▶ _What is needed_
Below is a block of data; give all of it again word for word.
======== Raw data
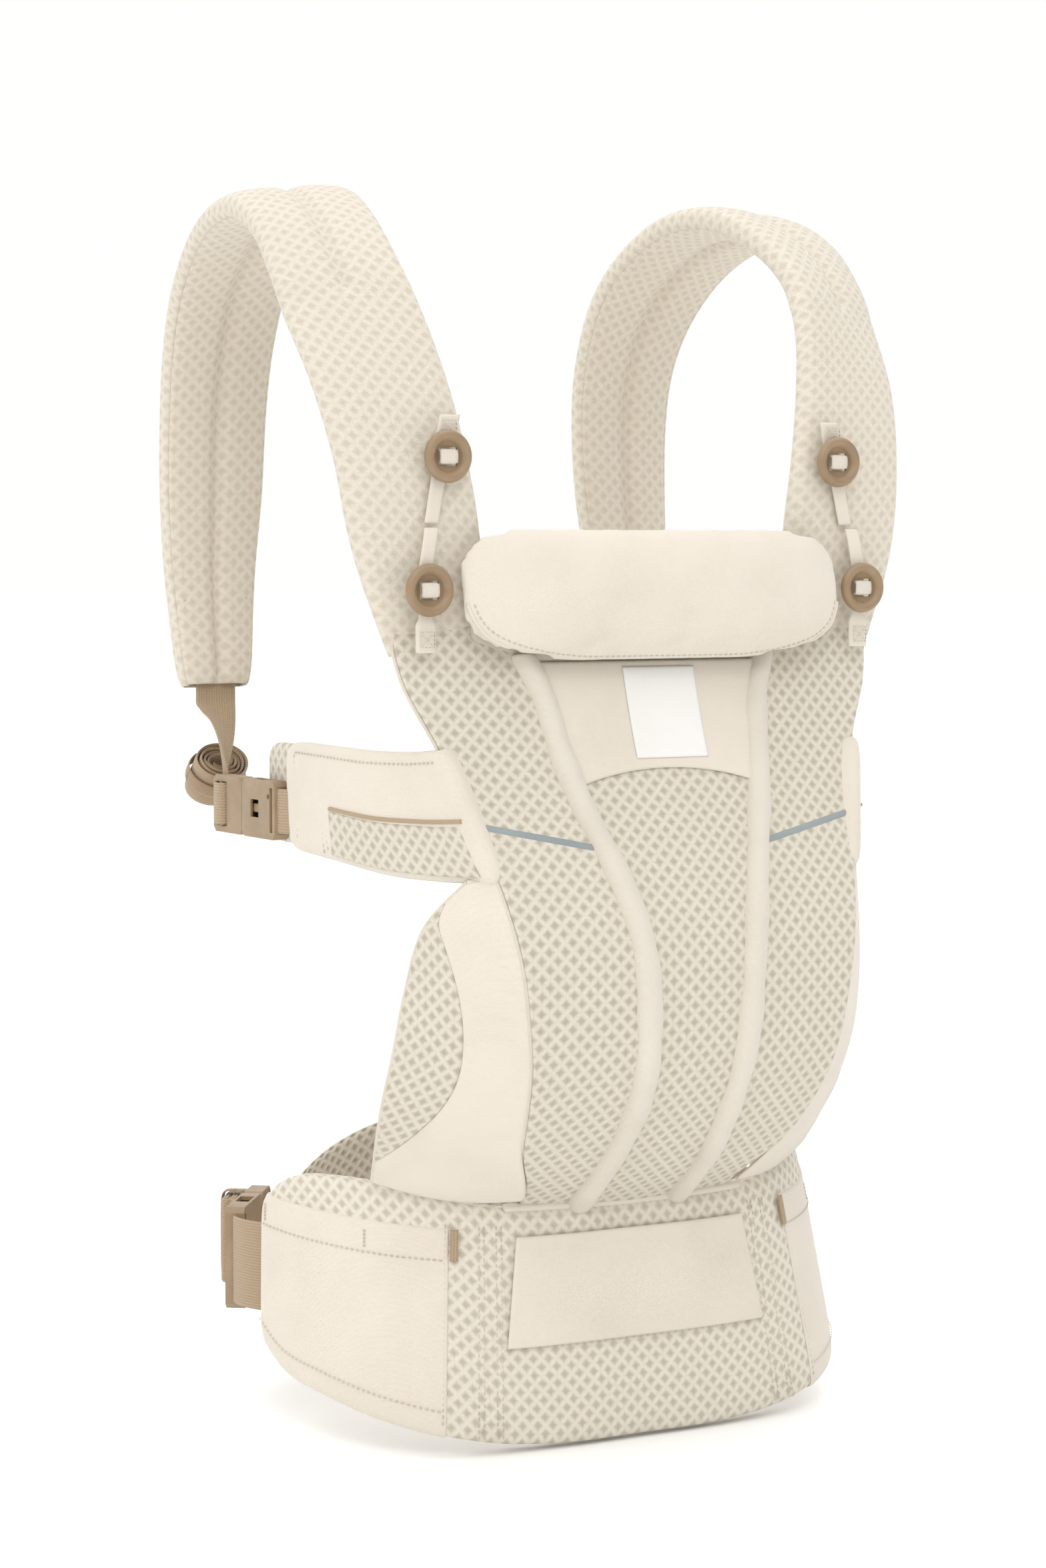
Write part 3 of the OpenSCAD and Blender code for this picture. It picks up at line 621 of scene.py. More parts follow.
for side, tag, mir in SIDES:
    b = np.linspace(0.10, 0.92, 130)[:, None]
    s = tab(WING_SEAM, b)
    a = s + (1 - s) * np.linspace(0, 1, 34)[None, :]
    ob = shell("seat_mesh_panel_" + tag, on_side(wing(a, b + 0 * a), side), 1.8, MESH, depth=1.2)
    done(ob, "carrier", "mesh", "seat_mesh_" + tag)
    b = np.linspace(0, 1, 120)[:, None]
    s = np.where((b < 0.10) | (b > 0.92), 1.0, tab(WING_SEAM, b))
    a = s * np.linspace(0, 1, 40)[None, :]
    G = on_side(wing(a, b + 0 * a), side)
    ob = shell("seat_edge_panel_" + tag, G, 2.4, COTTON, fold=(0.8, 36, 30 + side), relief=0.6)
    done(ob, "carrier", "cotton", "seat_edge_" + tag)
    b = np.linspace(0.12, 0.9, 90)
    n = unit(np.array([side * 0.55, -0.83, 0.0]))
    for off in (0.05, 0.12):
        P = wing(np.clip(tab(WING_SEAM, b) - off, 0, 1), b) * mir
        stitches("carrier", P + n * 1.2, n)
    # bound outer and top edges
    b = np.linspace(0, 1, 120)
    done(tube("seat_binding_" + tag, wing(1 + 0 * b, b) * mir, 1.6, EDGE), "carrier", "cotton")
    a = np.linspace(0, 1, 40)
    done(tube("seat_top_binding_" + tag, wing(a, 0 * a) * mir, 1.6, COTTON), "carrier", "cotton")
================
▶ _Full answer_
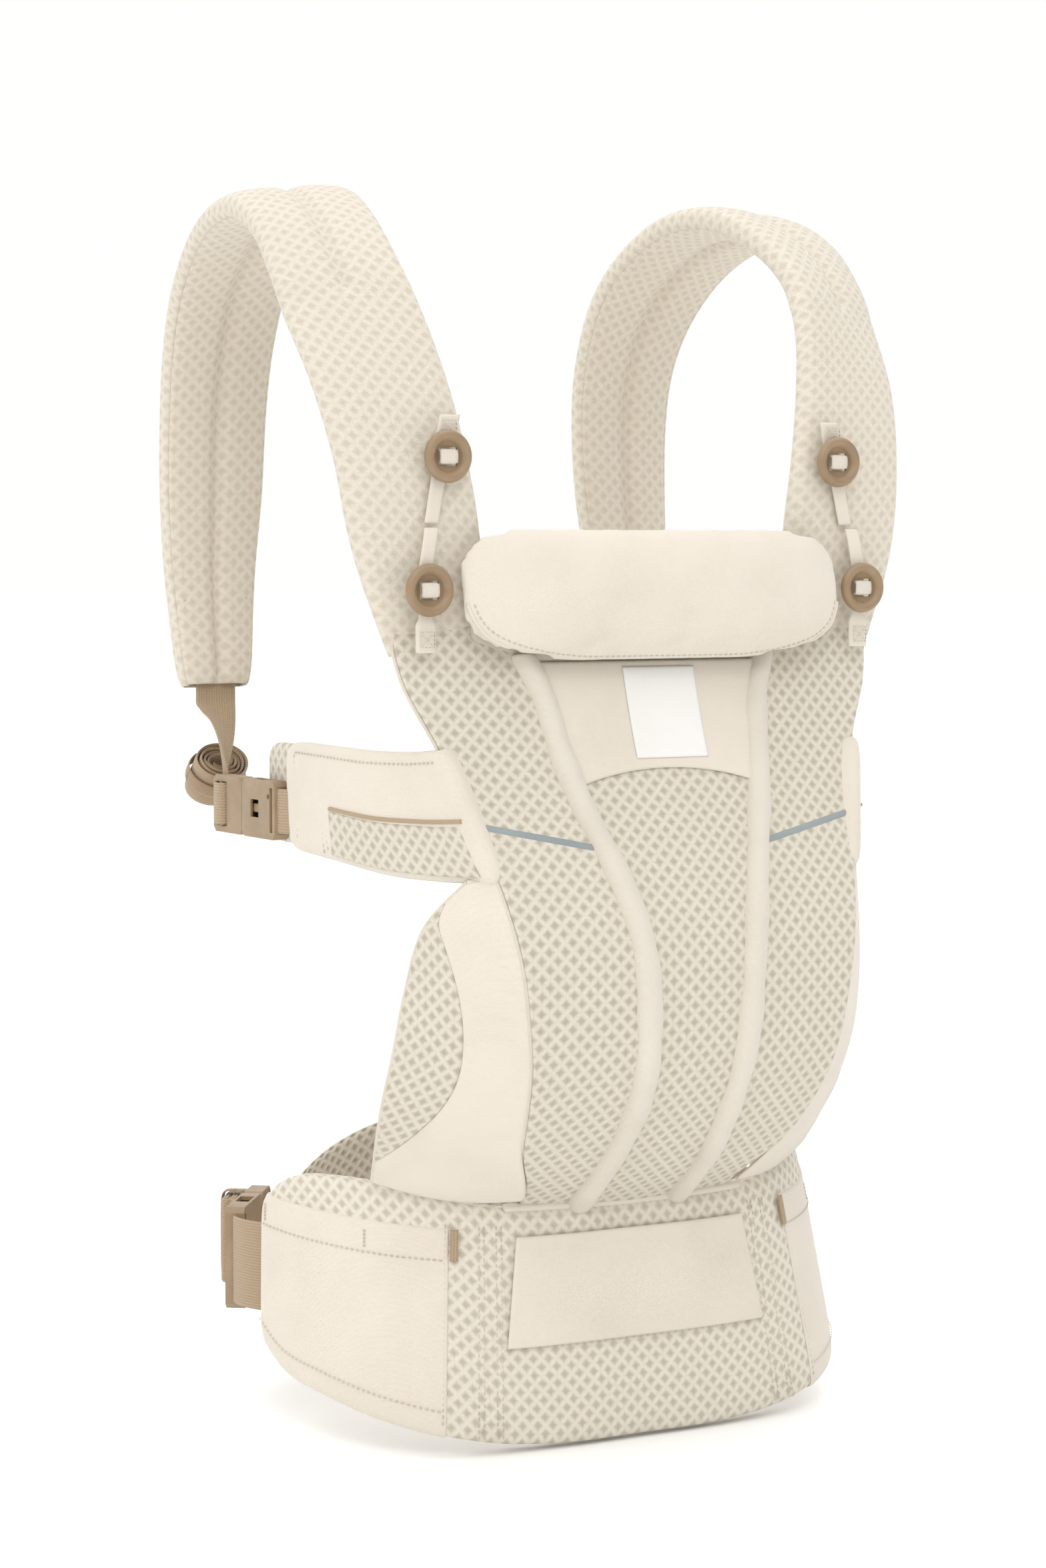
Write part 3 of the OpenSCAD and Blender code for this picture. It picks up at line 621 of scene.py. More parts follow.
for side, tag, mir in SIDES:
    b = np.linspace(0.10, 0.92, 130)[:, None]
    s = tab(WING_SEAM, b)
    a = s + (1 - s) * np.linspace(0, 1, 34)[None, :]
    ob = shell("seat_mesh_panel_" + tag, on_side(wing(a, b + 0 * a), side), 1.8, MESH, depth=1.2)
    done(ob, "carrier", "mesh", "seat_mesh_" + tag)
    b = np.linspace(0, 1, 120)[:, None]
    s = np.where((b < 0.10) | (b > 0.92), 1.0, tab(WING_SEAM, b))
    a = s * np.linspace(0, 1, 40)[None, :]
    G = on_side(wing(a, b + 0 * a), side)
    ob = shell("seat_edge_panel_" + tag, G, 2.4, COTTON, fold=(0.8, 36, 30 + side), relief=0.6)
    done(ob, "carrier", "cotton", "seat_edge_" + tag)
    b = np.linspace(0.12, 0.9, 90)
    n = unit(np.array([side * 0.55, -0.83, 0.0]))
    for off in (0.05, 0.12):
        P = wing(np.clip(tab(WING_SEAM, b) - off, 0, 1), b) * mir
        stitches("carrier", P + n * 1.2, n)
    # bound outer and top edges
    b = np.linspace(0, 1, 120)
    done(tube("seat_binding_" + tag, wing(1 + 0 * b, b) * mir, 1.6, EDGE), "carrier", "cotton")
    a = np.linspace(0, 1, 40)
    done(tube("seat_top_binding_" + tag, wing(a, 0 * a) * mir, 1.6, COTTON), "carrier", "cotton")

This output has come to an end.